_YOUR TASK_:
Transcribe only the lines of the listing below from the one holding "imported = [obj" through the one holding "obj.matrix_world = Matrix.Identity(4)", inclusive, without any change.

_DATA SEGMENT_:
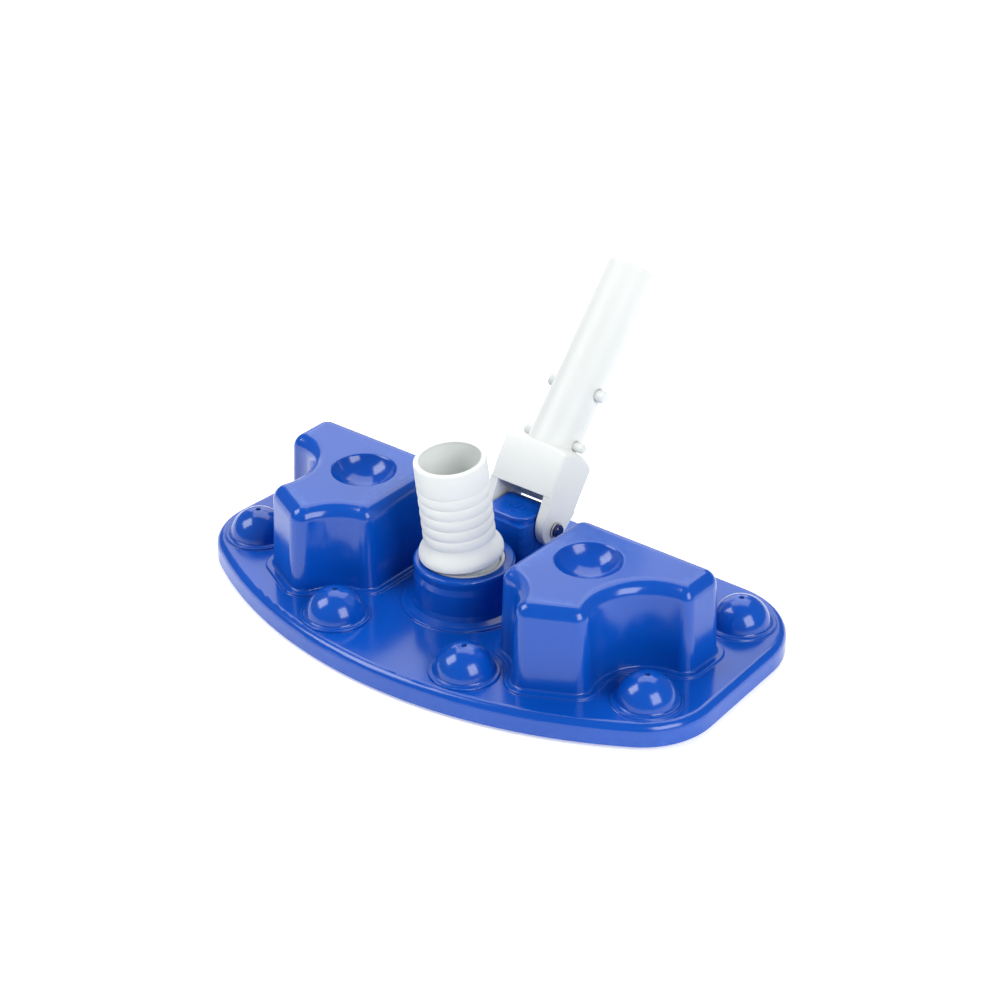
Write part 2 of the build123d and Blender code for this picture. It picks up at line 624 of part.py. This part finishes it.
def make_handle():
    box = box_prism(0, EAR_OUTER, BOX_LOW_A, BOX_LIMIT_A) & crown_space()
    box = fillet(box.edges().filter_by(lambda e: e.center().Z > BOX_LOW_A + 5), BOX_CORNER_R)
    taper = Pos(0, TUBE_P, HOLLOW_TOP_A + 6) * Cone(
        TUBE_R, POLE_SEAT_R, POLE_SEAT_A - HOLLOW_TOP_A - 6, align=(Align.CENTER, Align.CENTER, Align.MIN)
    )
    seat = disc(0, TUBE_P, POLE_SEAT_R, POLE_SEAT_A, TUBE_END_A)
    seat = fillet(seat.edges().group_by(Axis.Z)[-1], 0.8)
    handle = fuse([box, taper, seat, make_ear(1), make_ear(-1)])
    handle = handle - box_prism(BOX_WALL, EAR_INNER, BOX_LOW_A, HOLLOW_TOP_A)
    handle = handle - disc(0, TUBE_P, TUBE_BORE_R, BORE_LOW_A, TUBE_END_A + 5)
    handle = handle - across(PIN_R + PIN_FIT, -40, 40)
    button_hole = Pos(0, TUBE_P, BUTTON_A) * across(BUTTON_R + BUTTON_GAP, -40, 40)
    nub_hole = Pos(0, TUBE_P, NUB_A) * across(NUB_R + BUTTON_GAP, -40, 40)
    return handle_frame() * (handle - button_hole - nub_hole)


def rounded_stud(side, radius, reach, a):
    """A round stud on a clip leg, from the leg's outer face to its rounded tip."""
    ends = sorted((side * (LEG_OUT - 0.5), side * reach))
    stud = across(radius, *ends)
    tips = stud.edges().filter_by(GeomType.CIRCLE).sort_by(Axis.X)
    stud = fillet(tips[-1] if side > 0 else tips[0], 1.2)
    return Pos(0, TUBE_P, a) * stud


def make_button(side):
    """One leg of the snap clip: its arm inside the tube, its snap button and its squeeze nub."""
    middle = side * (LEG_IN + LEG_OUT) / 2
    height = LEG_TOP_A - LEG_LOW_A
    leg = Pos(middle, TUBE_P, (LEG_TOP_A + LEG_LOW_A) / 2) * Box(LEG_OUT - LEG_IN, 2 * LEG_HALF_WIDTH, height)
    button = rounded_stud(side, BUTTON_R, BUTTON_REACH, BUTTON_A)
    nub = rounded_stud(side, NUB_R, NUB_REACH, NUB_A)
    return handle_frame() * fuse([leg, button, nub])


def make_clip_spring():
    """The clip's round bend, seated on the floor of the tube's bore."""
    along = Rotation(90, 0, 0)
    bend = along * (Cylinder(LEG_OUT, 2 * LEG_HALF_WIDTH) - Cylinder(LEG_IN, 2 * LEG_HALF_WIDTH))
    height = BEND_A - BORE_LOW_A
    bend = bend & Pos(0, 0, -height / 2) * Box(40, 40, height)
    return handle_frame() * Pos(0, TUBE_P, BEND_A) * bend


# ---- build every node ----
os.makedirs("parts", exist_ok=True)
body = make_body()
right_space, left_space = both_sides(housing_space())
save(body - right_space - left_space, "body_shell")
save(body & right_space, "lobe_housing_right")
save(body & left_space, "lobe_housing_left")
ballast = make_ballast()
cover = make_cover()
for name, solid in zip(("right", "left"), both_sides(ballast)):
    save(solid, "ballast_" + name)
for name, solid in zip(("right", "left"), both_sides(cover)):
    save(solid, "ballast_cover_" + name)
cover_screws = []
for x, y in zip(POST_X, POST_Y):
    cover_screws = cover_screws + both_sides(screw(x, y, COVER_BOTTOM, 14))
save(Compound(cover_screws), "cover_screws")

for place, x, y in zip(("front", "side", "back"), DOME_X, DOME_Y):
    ball = Pos(x, y, BALL_R) * Sphere(BALL_R)
    ring = make_ball_ring(x, y)
    for name, solid in zip(("right", "left"), both_sides(ball)):
        save(solid, "ball_" + place + "_" + name)
    for name, solid in zip(("right", "left"), both_sides(ring)):
        save(solid, "ball_ring_" + place + "_" + name)

save(make_swivel(), "swivel_seat")
save(make_seal(), "swivel_seal")
save(make_cuff(), "hose_cuff")
save(make_retainer(), "swivel_retainer")
retainer_screws = []
for angle in (45, 135, 225, 315):
    x, y = around(0, 0, RETAINER_SCREW_R, angle)
    retainer_screws.append(screw(x, y, RETAINER_BOTTOM, RETAINER_SCREW_LENGTH))
save(Compound(retainer_screws), "retainer_screws")

save(make_block(), "pivot_block")
block_screws = [screw(x, y, PLATE_UNDER, BLOCK_SCREW_LENGTH) for x, y in block_screw_places()]
save(Compound(block_screws), "pivot_block_screws")
save(make_pin(), "pivot_pin")
save(make_pin_clip(), "pivot_pin_clip")
save(make_handle(), "handle")
save(make_button(1), "snap_button_right")
save(make_button(-1), "snap_button_left")
save(make_clip_spring(), "snap_clip_spring")
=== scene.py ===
import json
import math

import bmesh
import bpy
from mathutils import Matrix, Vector


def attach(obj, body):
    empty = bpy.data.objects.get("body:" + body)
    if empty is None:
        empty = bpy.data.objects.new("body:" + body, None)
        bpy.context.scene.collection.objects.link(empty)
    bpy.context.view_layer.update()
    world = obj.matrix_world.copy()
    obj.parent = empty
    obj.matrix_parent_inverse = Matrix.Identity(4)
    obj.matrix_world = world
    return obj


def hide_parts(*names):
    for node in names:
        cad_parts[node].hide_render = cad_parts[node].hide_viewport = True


# Looks for the manual pool vacuum head: blue moulded body, white hose cuff and handle.
# Metres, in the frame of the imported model: +Z up, -Y is the curved front.

MM = 0.001
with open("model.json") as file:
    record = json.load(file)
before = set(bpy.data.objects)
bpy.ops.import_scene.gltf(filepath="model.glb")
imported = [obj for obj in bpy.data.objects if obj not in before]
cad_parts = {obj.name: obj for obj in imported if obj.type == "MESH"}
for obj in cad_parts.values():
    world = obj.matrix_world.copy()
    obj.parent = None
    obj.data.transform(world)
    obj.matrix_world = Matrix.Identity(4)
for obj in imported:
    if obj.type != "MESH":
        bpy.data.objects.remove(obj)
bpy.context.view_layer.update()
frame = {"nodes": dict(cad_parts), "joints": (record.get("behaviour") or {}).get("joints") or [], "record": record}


# ---- camera ----
def make_camera():
    target = Vector((-4.8, 35.8, 56.2)) * MM
    place = Vector((771.7, -940.4, 770.6)) * MM
    data = bpy.data.cameras.new("camera")
    data.lens = 98.3
    data.sensor_width = 36.0
    data.clip_start = 0.05
    data.clip_end = 50.0
    camera = bpy.data.objects.new("camera", data)
    camera.location = place
    camera.rotation_euler = (target - place).to_track_quat("-Z", "Y").to_euler()
    bpy.context.scene.collection.objects.link(camera)
    bpy.context.scene.camera = camera


# ---- studio ----
FLOOR_HALF = 12.0
FLOOR_DROP = 0.2 * MM


def softbox(name, place, aim, width, height, watts):
    data = bpy.data.lights.new(name, "AREA")
    data.shape = "RECTANGLE"
    data.size = width
    data.size_y = height
    data.energy = watts
    light = bpy.data.objects.new(name, data)
    light.location = Vector(place)
    light.rotation_euler = (Vector(aim) - Vector(place)).to_track_quat("-Z", "Y").to_euler()
    bpy.context.scene.collection.objects.link(light)


def make_studio():
    world = bpy.data.worlds.new("studio")
    world.use_nodes = True
    background = world.node_tree.nodes["Background"]
    background.inputs["Color"].default_value = (1.0, 1.0, 1.0, 1.0)
    background.inputs["Strength"].default_value = 0.18
    bpy.context.scene.world = world
    bpy.context.scene.view_settings.view_transform = "Standard"

    head = (0.0, 0.0, 0.03)
    softbox("left_window", (-0.95, -0.75, 1.30), head, 0.85, 1.00, 17.5)
    softbox("right_window", (1.25, -0.30, 0.85), head, 0.85, 0.95, 16.0)
    softbox("ceiling", (-0.45, 0.75, 1.35), head, 1.50, 1.10, 13.0)
    softbox("back_panel", (-1.00, 1.15, 0.66), head, 1.40, 0.80, 5.6)

    floor_mesh = bpy.data.meshes.new("floor")
    half = FLOOR_HALF
    floor_mesh.from_pydata(
        [(-half, -half, 0), (half, -half, 0), (half, half, 0), (-half, half, 0)], [], [(0, 1, 2, 3)]
    )
    floor = bpy.data.objects.new("floor", floor_mesh)
    floor.location.z = -FLOOR_DROP
    bpy.context.scene.collection.objects.link(floor)
    floor.data.materials.append(floor_material())


# ---- materials ----
def new_material(name):
    material = bpy.data.materials.new(name)
    material.use_nodes = True
    nodes = material.node_tree.nodes
    return material, nodes, material.node_tree.links, nodes["Principled BSDF"]


def floor_material():
    material, nodes, links, shader = new_material("paper_floor")
    grain = nodes.new("ShaderNodeTexNoise")
    grain.inputs["Scale"].default_value = 60.0
    tone = nodes.new("ShaderNodeMapRange")
    tone.inputs["To Min"].default_value = 0.93
    tone.inputs["To Max"].default_value = 0.96
    links.new(grain.outputs["Fac"], tone.inputs["Value"])
    links.new(tone.outputs["Result"], shader.inputs["Base Color"])
    shader.inputs["Roughness"].default_value = 0.9
    shader.inputs["Specular IOR Level"].default_value = 0.1
    shader.inputs["Emission Color"].default_value = (1.0, 1.0, 1.0, 1.0)
    shader.inputs["Emission Strength"].default_value = 0.42
    return material


def noise(nodes, links, place, scale, detail=3.0):
    texture = nodes.new("ShaderNodeTexNoise")
    texture.inputs["Scale"].default_value = scale
    texture.inputs["Detail"].default_value = detail
    links.new(place.outputs["Object"], texture.inputs["Vector"])
    return texture.outputs["Fac"]


def spread(nodes, links, value, low, high):
    """Maps a 0.3 to 0.7 noise value onto low to high."""
    mapping = nodes.new("ShaderNodeMapRange")
    mapping.inputs["From Min"].default_value = 0.3
    mapping.inputs["From Max"].default_value = 0.7
    mapping.inputs["To Min"].default_value = low
    mapping.inputs["To Max"].default_value = high
    links.new(value, mapping.inputs["Value"])
    return mapping.outputs["Result"]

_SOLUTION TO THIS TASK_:
imported = [obj for obj in bpy.data.objects if obj not in before]
cad_parts = {obj.name: obj for obj in imported if obj.type == "MESH"}
for obj in cad_parts.values():
    world = obj.matrix_world.copy()
    obj.parent = None
    obj.data.transform(world)
    obj.matrix_world = Matrix.Identity(4)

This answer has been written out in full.